To my relief, in just minutes the seizure stopped. The little girl was lying quietly on the table, still pink, still breathing. I checked the oxygen monitor: 97 percent. Good. Now I could relax a bit, but I had to keep probing. What had caused this little girl’s seizure? Was it an indication of something that we needed to treat right away? Was she likely to start seizing again very soon? While many conditions can cause a seizure in a child, they fall into only a few common categories. I mulled them over as I began to examine her again, and I ticked off the possibilities.
Highest on the list of causes is infection. Fevers that trigger seizures are most often due to flu, cold, or ear infection, but they can also be due to meningitis. Thanks to modern immunizations, this dreaded infection of the fluid and membranes that surround the brain and spinal cord is nowhere near as common as it once was. I began to make a mental list of tests I would need for this child, and the first one was a lumbar puncture, or spinal tap, to sample her cerebrospinal fluid and rule out meningitis.
Another possible cause of a seizure is a mass inside the brain, such as a brain tumor. I recalled that the child’s eyes had been gazing to one side during her seizure, and now I noticed that, even though the seizure had stopped, she was holding her left arm and leg in an oddly stiff posture. The subtle asymmetry of her eyes and extremities suggested to me that this child’s seizure was focal. Focal seizures may be triggered by something going wrong in a specific location in the brain. The problem can sometimes turn out to be, among other things, a tumor. An MRI scan went on the to-do list. I was not going to send this child home tonight.
Some children’s brains are simply prone to having seizures. We say that such a child has a seizure disorder, which is also known as epilepsy. We think there is some area of scar tissue or other irregularity in the brain’s cortex that acts as an “irritable focus”; it can suddenly trigger a seizure, frequently with no provocation at all. This irritable focus often shows up on an electroencephalogram (EEG), a recording of the brain’s spontaneous electrical activity. Fortunately, some medications can decrease the frequency of seizures in people with epilepsy. The drugs have some side effects, but most patients can live healthy and active lives. However, the focal nature of the seizure I had just witnessed had me very worried that this little girl might have something worse inside her brain.

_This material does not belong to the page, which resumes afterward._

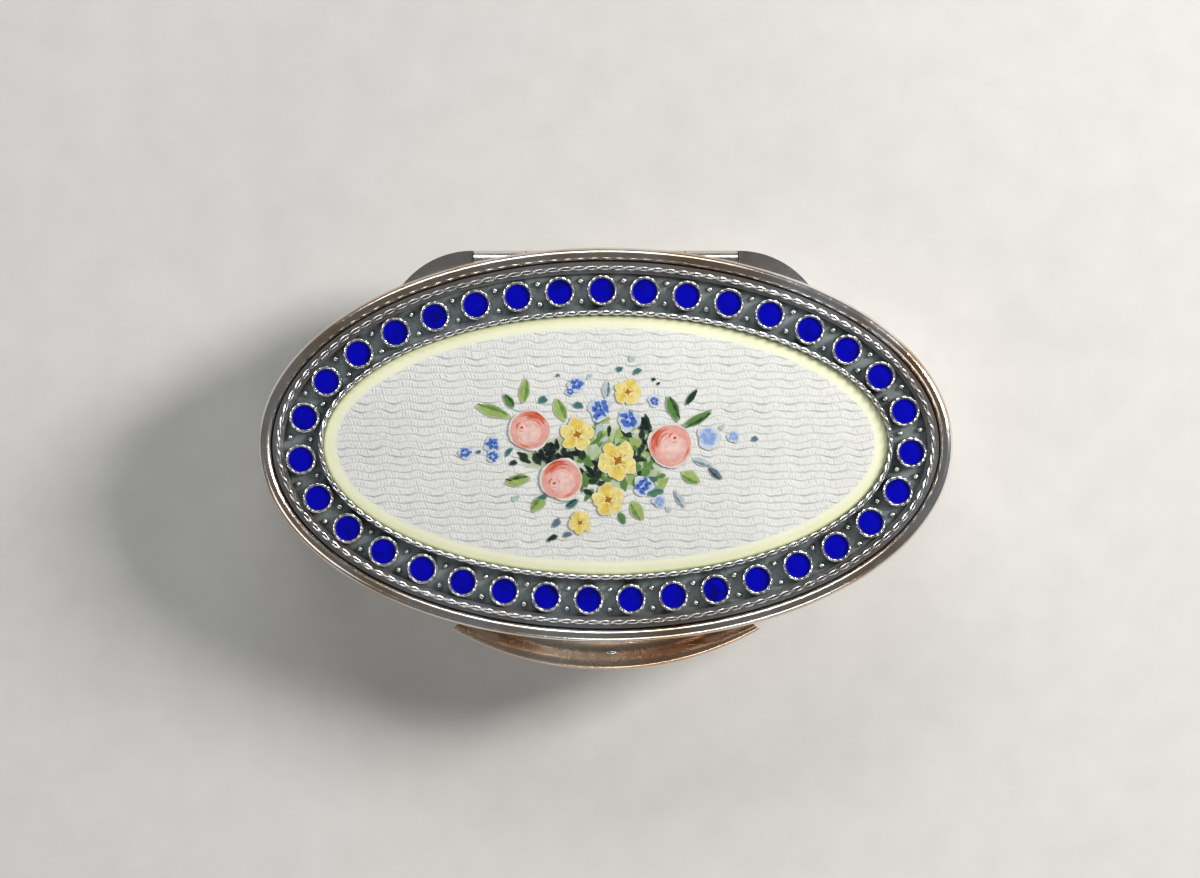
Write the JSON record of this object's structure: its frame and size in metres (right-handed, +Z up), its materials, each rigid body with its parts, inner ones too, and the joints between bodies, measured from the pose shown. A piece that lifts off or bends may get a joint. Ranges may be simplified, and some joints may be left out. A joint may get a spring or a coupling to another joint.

I telephoned a pediatric colleague and arranged for the child to be transported to the hospital. I checked the reports in the computer as they came in over the next couple of days. I was pleasantly surprised to find that her spinal fluid was normal, her MRI did not show a tumor or any other abnormality, and her EEG showed perfectly normal brain activity with no sign of a seizure focus. The pediatric neurologist decided that she did not have epilepsy and did not need to be treated with anticonvulsant medication.
She is home now, and doing wonderfully. With any luck she’ll never have another episode like this one. So why did she have a seizure? We can’t explain it, other than to chalk it up to the mystery of a child’s brain. In this case, I was delighted to have been wrong.
Mark Cohen is a pediatrician with Kaiser Permanente in Santa Clara, California. The cases described in Vital Signs are real, but names and other details have been changed.